A three-bedroom, two-bath house in Riverhead rented for $350 per month. A three-bedroom Cape Cod here listed for $42,000, while a ranch in Wading River on a quarter-acre listed for $49,500. A half-acre waterview lot in Jamesport was selling for $10,000. A Reeves Park bungalow — also water view — was listed at $25,500. A 100-foot wooded Soundfront building lot went for $55,000, and 59 acres on Main Road in Aquebogue, with a renovated two-story colonial house and two barns (zoned agriculture and business) was listed at $155,000.

See why our equalization rate is around 13% today? Those prices have gone the way of the eight-track tape player I used to own.
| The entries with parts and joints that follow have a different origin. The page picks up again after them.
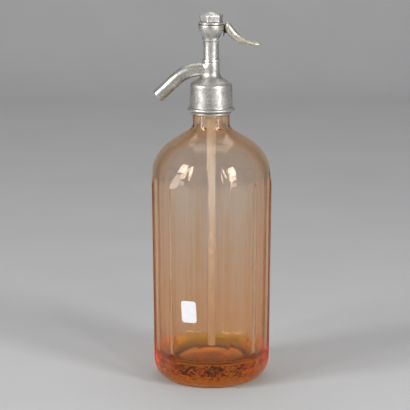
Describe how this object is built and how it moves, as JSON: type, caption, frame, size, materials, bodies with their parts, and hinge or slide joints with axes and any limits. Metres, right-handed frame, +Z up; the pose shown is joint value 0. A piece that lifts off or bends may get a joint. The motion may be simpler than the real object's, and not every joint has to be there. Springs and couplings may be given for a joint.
{
  "type": "soda siphon",
  "caption": "Free-standing soda siphon: panelled peach-tinted glass bottle with dip tube, cast pewter head, bent spout and a sprung thumb lever that lifts the valve.",
  "frame": {"origin": "on the bottle's axis, at the level of the table that its foot stands on", "axes": "+Z up along the bottle's axis; the spout points along -X and the lever along +X"},
  "size_m": [0.0994, 0.0994, 0.3065],
  "materials": {
    "bottle_glass": "pressed soda glass, tinted peach, glossy",
    "tube_glass": "drawn clear glass",
    "pewter": "cast pewter, worn and dulled, lightly pitted",
    "tin_alloy": "turned tin alloy, satin",
    "steel": "turned or drawn steel",
    "black_steel": "blackened steel, dull",
    "rubber": "old grey-black rubber",
    "leather": "greased leather"
  },
  "bodies": {
    "siphon_body": {"bottle": "bottle_glass", "split_ring_front": "tin_alloy", "split_ring_back": "tin_alloy", "neck_gasket": "rubber", "dip_tube": "tube_glass", "tube_seal": "rubber", "tube_nut": "tin_alloy", "head_body": "pewter", "spout": "pewter", "valve_seat": "tin_alloy", "column_gasket": "leather", "valve_column": "pewter", "rod_packing": "leather", "packing_nut": "tin_alloy", "return_spring": "steel", "cap_washer": "leather", "top_cap": "pewter", "lever_pin": "black_steel"},
    "lever": {"lever_tang": "black_steel", "lever_handle": "pewter"},
    "valve": {"valve_washer": "rubber", "valve_rod": "steel", "lift_collar": "steel", "rod_nut": "steel"}
  },
  "joints": [
    {"name": "lever_pivot", "type": "hinge", "parent": "siphon_body", "child": "lever", "pos_m": [0.0076, 0, 0.2905], "axis": [0, 1, 0], "range_deg": [0, 14], "stiffness_Nm_per_rad": 0.35, "springref_deg": -5.73},
    {"name": "valve_lift", "type": "slide", "parent": "siphon_body", "child": "valve", "axis": [0, 0, 1], "range_m": [0, 0.0022], "deforming": ["return_spring"]}
  ],
  "couplings": [
    {"joint": "lever_pivot", "follows": "valve_lift", "rad_per_m": 111}
  ]
}
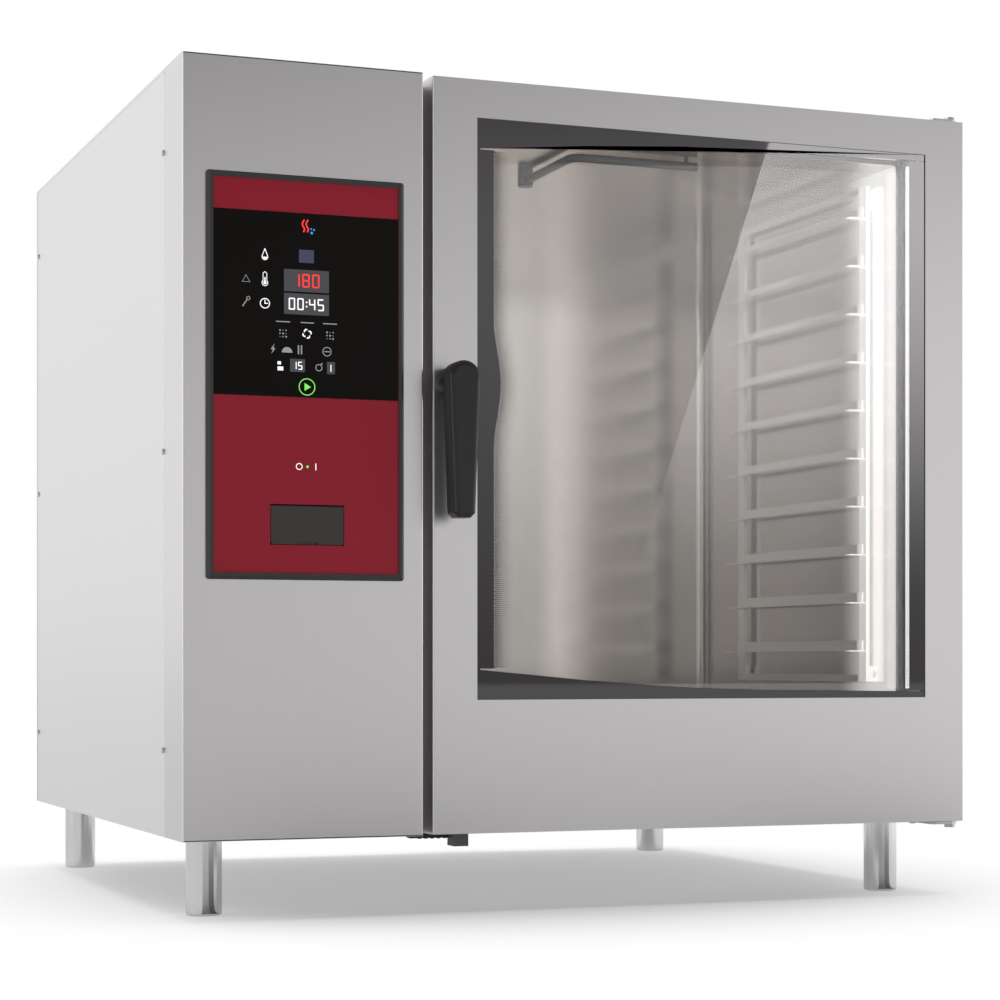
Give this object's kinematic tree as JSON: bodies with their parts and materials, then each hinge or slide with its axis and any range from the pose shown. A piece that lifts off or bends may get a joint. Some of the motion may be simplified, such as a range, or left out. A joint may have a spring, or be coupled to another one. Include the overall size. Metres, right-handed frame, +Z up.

There's no good reason why Riverhead's tax assessments shouldn't catch up with the 21st century.

Copyright 2006 Times/Review Newspapers

2 comments:

Ray said...

I actually saw Apocalypse Now at the Suffolk Theater in 1979 (I was 15 or 16, I guess). It was the first R-rated movie I ever saw and I remember it disturbed me a great deal. People could smoke in the theater then, too.

I believe Hargrave Vineyards was planted in 1978, though. They may not have been making wine, but the vines were in the ground.

Thanks for the trip down memory lane.

Denise Civiletti said...

True about Hargrave. But they're not in Riverhead. (Cutchogue-Southold Town)

I really like reading through the old editions of the paper that we have here in our "morgue." I find it fascinating. (They're also on microfiche at the Riverhead library, going back to at least around the turn of the century --the 20th-- with our predecessors, the County News and the Riverhead Review.)

If you're into that sort of thing, and you have a library card, you can also read old New York Times editions online going back to the 1800s, through the SuffolkWeb virtual reference collection.